# Ash wood and tool handles



## Davidadew (25 Nov 2009)

I am soon to be making some tool handles out of ash which need to be strong for high impact tools such as hammers etc. - I don't want the handles to break obviously.

I have some nice ash wood in store but am not sure if all ash wood is suitable for tool handles or just some - for example with oak some is suitable external grade, some just internal grade and was wondering if same applied to ash? If I cut a piece seem very resilient to knocks, breaking, bending etc. but want to make sure that it really is suitable as it is for a paying customer.

Any comments about direction and quality of grain apart from the obvious - i.e. it needs to go along the direction of handle and be knot free?


----------



## BigShot (25 Nov 2009)

http://www.africanarcher.com/axeCraft.html

Have a look at Figure 6 for a bit about the grain in a handle - straight isn't all it needs to be - the lines should run parallel to the stroke of the tool too... it'll be clearer from the image on that page though.


----------



## Chris Knight (25 Nov 2009)

Ash is one of the very best woods for tool handles. Either _fraxinus excelsior_ or _fraxinus americana_ will do fine. The latter is used for baseball bats in the USA and you will find this said about excelsior here.

"As a timber tree, the Ash is exceedingly valuable, not only on account of the quickness of its growth, but for the toughness and elasticity of its wood, in which quality it surpasses every European tree. The wood is heavy strong, stiff and hard and takes a high polish; it shrinks only moderately in seasoning and bends well when seasoned. It is the toughest and most elastic of our timbers (for which purpose it was used in olden days for spears and bows and is still used for otter-spears) and can be used for more purposes than the wood of other trees. "


----------



## MikeG. (25 Nov 2009)

waterhead37":15xzv1ru said:


> " Ash.... is still used for otter-spears ........ "



:shock: :shock: :shock: What?

Mike


----------



## tulsk (25 Nov 2009)

The best stuff to use for tool handles is fast grown Ash, with as few growth rings as possible: e.g Coppiced Ash. More mature wood and especially Olive Ash is supposedly less desirable for the purpose.As stated above, select stock that allows the grain to run parallel to the shape of the finished handle.
Cheers John


----------



## frugal (25 Nov 2009)

Mike Garnham":3vgnz35k said:


> waterhead37":3vgnz35k said:
> 
> 
> > " Ash.... is still used for otter-spears ........ "
> ...



You know. You take your otter, insert the ash shaft. Then you stab the otter end into the river until it catches a fish for you. It is a well know west country past time, like yoghurt weaving.


----------



## RogerS (25 Nov 2009)

Davidadew":1c06u02x said:


> ......for example with oak some is suitable external grade, some just internal grade ......

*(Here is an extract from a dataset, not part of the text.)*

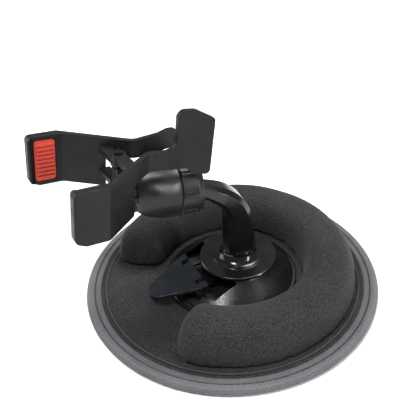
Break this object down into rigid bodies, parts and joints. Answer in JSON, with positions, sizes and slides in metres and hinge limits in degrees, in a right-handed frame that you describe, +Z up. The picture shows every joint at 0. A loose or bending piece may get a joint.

???? Am I missing something? Oak is oak is oak, isn't it ?


----------



## kenf (25 Nov 2009)

The last episode of Ray Mears series on Canada included a sequence of him making an axe handle in the wild from a split log of poplar. He did quite a good job with only another axe and his culy knife. The technique was quite interesting.


----------



## MikeG. (25 Nov 2009)

RogerS":1q39mv20 said:


> Davidadew":1q39mv20 said:
> 
> 
> > ......for example with oak some is suitable external grade, some just internal grade ......
> ...



No.

American Red Oak is porous and non-hardy. It can only be used inside. Turkey oak is brittle, unstable and weak and is only any use for fencing. American White Oak is, frankly, a bit dull, but useful indoors or out. English oak is the prince of all timber........

Mike


----------



## frugal (25 Nov 2009)

Mike Garnham":2zvj8po7 said:


> American Red Oak is porous and non-hardy. It can only be used inside. Turkey oak is brittle, unstable and weak and is only any use for fencing. American White Oak is, frankly, a bit dull, but useful indoors or out. English oak is the prince of all timber........



What about European Oak? Is that the same species at English Oak?


----------



## RogerS (25 Nov 2009)

Thanks, Mike, for the clarification.


----------



## Davidadew (25 Nov 2009)

Been out in workshop - many thanks for all your responses, this is excellent and many thanks for all your helpful comments.


----------



## disco_monkey79 (25 Nov 2009)

> You know. You take your otter, insert the ash shaft. Then you stab the otter end into the river until it catches a fish for you. It is a well know west country past time, like yoghurt weaving.



Genius! That's dinner sorted, then!


----------



## TheTiddles (25 Nov 2009)

kenf":25q1tc5h said:


> The last episode of Ray Mears series on Canada included a sequence of him making an axe handle in the wild from a split log of poplar. He did quite a good job with only another axe and his culy knife. The technique was quite interesting.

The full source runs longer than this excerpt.